Rights-holders, in this case, and in every case that matters to the people making these proposals, are large, influential corporations.

This is where eternal , salable, transferable copyright and immortal corporations meet. The people who fear "government" must recognize that it has been co-opted by the business elite.

Nobody at that level of power gives a hoot about the copyrights of Steve Jordan, except as a fig-leaf to cover the agenda of the big-money boyz.

As Kovid says, it will do nothing to stop copyright infringement -- but it will deny you anonymity in purchases, speech, reading, etc. And it would become "voluntary" in name only if it were allowed to come to pass. Want a library card? What's your ID number? Want to join a gym? What's your ID number? Want to get a job? ID number? Bank account? ID number. Internet service. ID please. Just for security, you understand -- It's just that only criminals wouldn't have one. Or someone with a criminal mindset. This is voluntary, but we won't serve you without it.

Ultimately, you will be that ID, and it's purpose is clear -- to track your behavioral patterns and to track everything you do back to you. It's of a piece with ACTA, DMCA and all the other efforts by movers-and-shakers to put the Internet back in a box.

The fact that one might feel like they would never draw attention to themselves under such regime doesn't in any way justify removing anonymity from someone who would. We have a right to anonymity. Anonymity challenges authority.

Look at something like credit histories. It took decades for individuals to even have the right to see their credit histories. It's still nearly impossible to effectively and easily challenge those reports. The corporations compiling them have no interest in accurate information, simply in selling it -- their clients are other corporations -- and that it affects the lives of actual people barely makes a ripple. They've become gatekeepers.

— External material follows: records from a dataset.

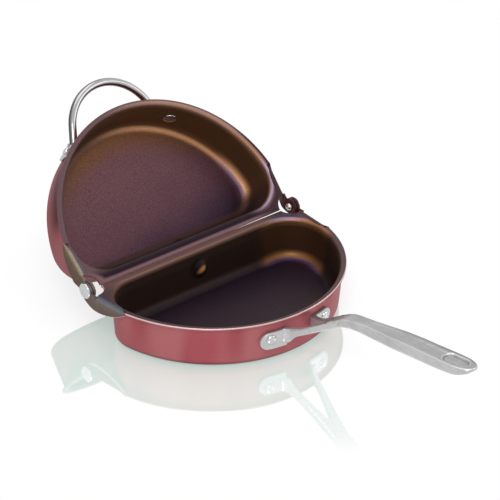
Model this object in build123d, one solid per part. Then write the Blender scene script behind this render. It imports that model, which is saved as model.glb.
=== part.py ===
from build123d import *
from math import asin, atan2, cos, degrees, radians, sin, sqrt, tan
import os

# Folding omelette pan: two half-round pans on a rivet hinge, a forked cast handle on the lower pan
# and a bent-rod loop handle on the upper one. Millimetres, X along the hinge, Y from the main
# handle towards the hinge, Z up. The origin is on the resting face, under the rim's round centre.

# Pan pressing
pan_depth = 42.9
rim_radius = 122.0
rim_overhang = 4.0
centre_to_hinge = 23.6
wall_setback = 1.9
sheet = 2.5
wall_thickness = 3.2
floor_thickness = 3.5
wall_draft = 4.2
outer_floor_radius = 7.5
inner_floor_radius = 9.0
rim_mouth_radius = 3.6
wall_corner_radius = 34.0

# Hinge side of each pan
rim_clearance = 0.3
hinge_edge_gap = 0.5
hinge_lip = 6.0
notch_from_rim = 16.5
notch_radius = 12.0
dimple_width = 17.0
dimple_depth = 3.0
dimple_down = 18.0

# Hinge ears: where their outer faces lie against the rim's radius by the hinge and by the kink
lower_ear_out = 0.5
lower_kink_in = 2.6
upper_kink_in = 1.8
lower_ear_reach = 51.0
upper_ear_reach = 46.0
ear_straight_from_hinge = 18.0
ear_end_radius = 8.4
lower_ear_drop = 14.6
upper_ear_drop = 17.2
ear_low_from_hinge = 13.5

# Hinge washers and rivets
washer_thickness = 0.8
washer_radius = 6.0
running_gap = 0.1
hinge_pin_radius = 2.6
hinge_bore_gap = 0.05
hinge_head_radius = 7.2
hinge_head_height = 2.2
hinge_head_bevel = 1.1
hinge_tail_radius = 3.9
hinge_tail_height = 2.8

# Open angle between the two rims as the object stands
open_angle = 135.4

# Main handle
handle_rivet_angle = 15.0
handle_rivet_up = 25.2
pad_centre_up = 22.8
pad_height = 17.8
pad_inner_height = 16.0
pad_thickness = 3.5
pad_outer_reach = 9.8
pad_inner_reach = 16.4
arm_root_half_width = 17.8
arm_width = 4.4
fork_length = 45.0
handle_length = 203.5
grip_half_width = 11.8
thumb_recess_length = 25.0
thumb_recess_width = 11.5
thumb_recess_depth = 1.6
thumb_recess_from_tip = 21.0

# Side view of the handle: shares of its length past the wall and of its rise
arm_root_top = 30.8
arm_root_bottom = 13.0
tip_top = 86.3
tip_bottom = 84.0
top_line_shares = ((0.061, 0.076), (0.14, 0.265), (0.224, 0.481), (0.3, 0.634), (0.361, 0.69))
top_grip_shares = ((0.483, 0.766), (0.666, 0.865), (0.849, 0.939))
bottom_line_shares = ((0.042, 0.169), (0.096, 0.275), (0.14, 0.352), (0.224, 0.5), (0.3, 0.628))
bottom_grip_shares = ((0.361, 0.675), (0.483, 0.723), (0.666, 0.796), (0.849, 0.862))
bottom_tip_shares = ((0.935, 0.903), (0.98, 0.955))

# Plan view of the handle: shares of the same length and of the grip's half width
plan_arm_shares = ((0.1, 1.18), (0.2, 0.87), (0.26, 0.735), (0.361, 0.712))
plan_grip_shares = ((0.483, 0.82), (0.605, 0.965), (0.727, 1.0), (0.849, 1.0), (0.921, 0.95))
nose_shares = ((0.97, 0.72), (1.0, 0.0))

# Rivets in the pan walls
wall_rivet_radius = 2.5
wall_rivet_gap = 0.05
handle_rivet_head_radius = 4.6
handle_rivet_head_height = 2.6
inner_rivet_head_radius = 5.2
inner_rivet_head_height = 1.8
head_crown_share = 0.5
head_skirt_share = 0.4

# Loop handle
rod_radius = 3.7
loop_tilt = -9.0
loop_depth = 23.1
loop_rise = 34.4
loop_arch_radius = 45.8
loop_leg_slant = 21.4
loop_leg_length = 27.0
loop_rivet_angle = 30.5
loop_foot_height = 12.5
loop_foot_thickness = 2.5
loop_foot_outer_reach = 11.0
loop_foot_inner_reach = 14.0
loop_rivet_head_radius = 4.4
loop_rivet_head_height = 2.4

overrun = 40.0
draft_slope = tan(radians(wall_draft))
rim_top = -rim_clearance
body_height = pan_depth - rim_clearance
wall_radius = rim_radius - rim_overhang
wall_centre = centre_to_hinge + wall_setback
notch_start = rim_radius - notch_from_rim
lower_ear_outer = rim_radius + lower_ear_out
upper_ear_outer = lower_ear_outer - sheet - washer_thickness - running_gap
handle_depth = body_height - handle_rivet_up


def d_face(centre, radius, edge, corner):
    """Half-round outline round a centre, cut straight at edge from the hinge axis."""
    face = Pos(0, -centre) * Circle(radius)
    face -= Pos(0, 2 * radius - edge) * Rectangle(4 * radius, 4 * radius)
    return fillet(face.vertices(), corner) if corner else face


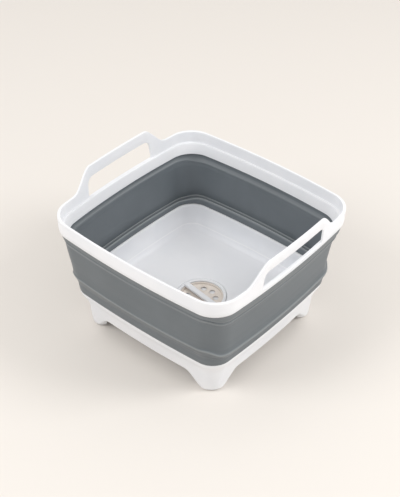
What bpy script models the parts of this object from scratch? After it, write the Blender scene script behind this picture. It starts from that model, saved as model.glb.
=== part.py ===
# Collapsible wash basin: a rigid rim with two loop handles, a soft wall in four bands that
# telescope when the basin is pressed flat, a footed base tray and a lift-out drain plug.
# Metres, +Z up. The origin is on the ground below the middle of the basin, handles on the X sides.

from math import atan2, cos, pi, radians, sin

import bmesh
import bpy
from mathutils import Matrix, Vector

# Plan of the rim, outside, with sides that bow outwards
RIM_LENGTH = 0.310
RIM_WIDTH = 0.303
RIM_CORNER_RADIUS = 0.0315
SIDE_BOW = 0.0078

# Clearances between pieces, and how far a cutter runs past what it cuts
FIT_GAP = 0.0003
SLIDE_GAP = 0.0004
CUT_OVERRUN = 0.004

# Rim frame
RIM_TOP = 0.1905
SKIRT_DROP = 0.0235
SKIRT_DRAFT = 0.001
SKIRT_WALL = 0.0024
FLANGE_WALL = 0.0031
EDGE_ROUND = 0.0008
LEDGE_DROP = 0.0177
LEDGE_WIDTH = 0.0026
LIP_HEIGHT = 0.0154
LIP_SLANT = 0.0045
LIP_WALL = 0.0015
GROOVE_ROOF = 0.0035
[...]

It's human nature for someone higher up the status system to stand on the neck of someone beneath them, and tell everyone looking that they volunteered. Which they did, because the choice was either ostracism or the possibility of maybe standing on someone else's neck someday. It soothes the (faint) conscience of the elite to say it's a choice.

The fact that we're being tracked already doesn't justify adding further, more invasive and more permanent tracking. It's wrong in the first place.

Quote:
Originally Posted by Steve Jordan View Post
You guys need to put the kool-aid down now. Nobody is loading their guns and making up fresh bunks in their death-camps for you.
It'd be a great tool to identify the Jews, though, wouldn't it? Or the atheists? Or the gays? Or the anarchists? I mean, if you happened to somehow get access to it... say by getting elected? Or hacking it? Or being an influential member of a corporation?

The fact that it hasn't been abused yet, because it doesn't exist, doesn't change the fact that it would be abused-- and it would be abused because unequal balances of power are always used to the benefit of the ones with access to that power. It's human nature. The only answer is to prevent such power-bases in the first place.